1) In the Pre-Classic Period the games were used to choose a courier to take a message to the gods. The players were all highly-trained members of the nobility. The winner had proved himself the most fit. He was beheaded as a matter of honor and sent with the message.

2) In the Classic Period the games (still a noble prerogative) were used as a means of ordeal to decide matters at issue (much like the Mediaeval European trial by battle). In addition, conquering kings arranged fixed matches with prisoners. In this period the loser would be executed.

3) In the Post-Classic Period, ball games were a sport. Kings had teams which played for entertainment.

This was interesting in itself and a useful reminder that no culture is static for millennia. It irritates me when people talk about "what the Romans did" when Roman history covers thousands of years with sharp differences in all aspects of life within that general flow. I'd just made the same mistake about Mayan history.

It also reminded me that "popular information" generally prefers mystification to later-learned facts. This may be more of this regarding the Mayans than some other peoples, because archeologists had invented a mythical gentle Mayan culture and decipherment of the Mayan texts was somewhat of an embarrassment to them. Throughout Mayan history, victims were publicly tortured to death as a regular part of any festival. A portion of the archeological establishment consciously suppressed this information until quite recently.

We weren't able to climb the two other major temples at Lamanai—the 33-meter High Temple and the Jaguar Temple, so called from the stylized jaguar face created in blocks (sort of crocheting in stone) on one side. The modern concrete staircase built up the back of the High Temple had collapsed during Hurricane Keith last year, doing considerable damage to the original structure.

I noted here and at other Mayan sites that the authorities frequently make steel and ferroconcrete additions—and that these regularly do serious damage by concentrating the stresses of storms and earthquakes that the original structure had survived for the preceding millennia. This is as true at European and Asian sites as it is here. You wouldn't think it took a rocket scientist to look at, say, the Parthenon or Sphinx "repairs" and decide not to repeat the mistakes of past centuries of would-be conservators.

The back of the Jaguar Temple hasn't been excavated. It faces the landing site and museum. Neither I nor any other member of our group had been aware that it was a temple until we came back around from the other side and found ourselves where we'd started.

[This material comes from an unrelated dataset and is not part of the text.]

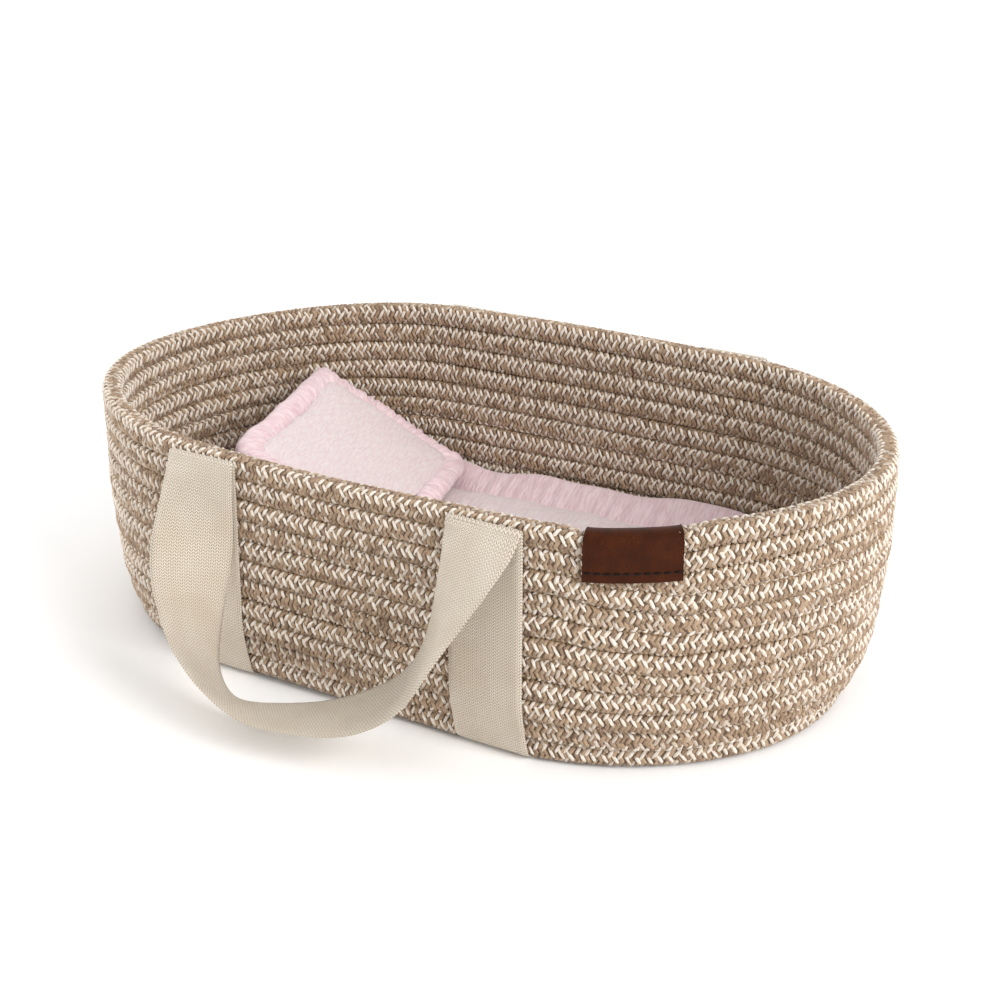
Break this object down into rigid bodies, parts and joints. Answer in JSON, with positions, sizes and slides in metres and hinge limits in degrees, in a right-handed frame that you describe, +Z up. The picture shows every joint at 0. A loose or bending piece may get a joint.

Lamanai is a zoological study area as well as an archeological site and an ecotourist destination. In the afternoon we had a description of the zoological mission by the director of the project, then talks by two of the researchers—a woman whose specialty was bats (she brought in a yellow-throated bat for us to view and gently pet) and the man who was researching the diet of Morelet's crocodiles in the New River. The most striking bat datum that I picked up was that tent-making bats roost by day under large leaves whose support veins they clip so that the leaf folds over a clutch of bats. The crocodile man doubles as a herpetologist and brought in a small green iguana (the lecture room has dark cubicles in the walls where specimens can be kept quietly against need) and a garden snake. Save for the boa in the zoo, this was the only live snake I saw in Belize; my dreams of seeing a fer-de-lance in the wild were therefore dashed.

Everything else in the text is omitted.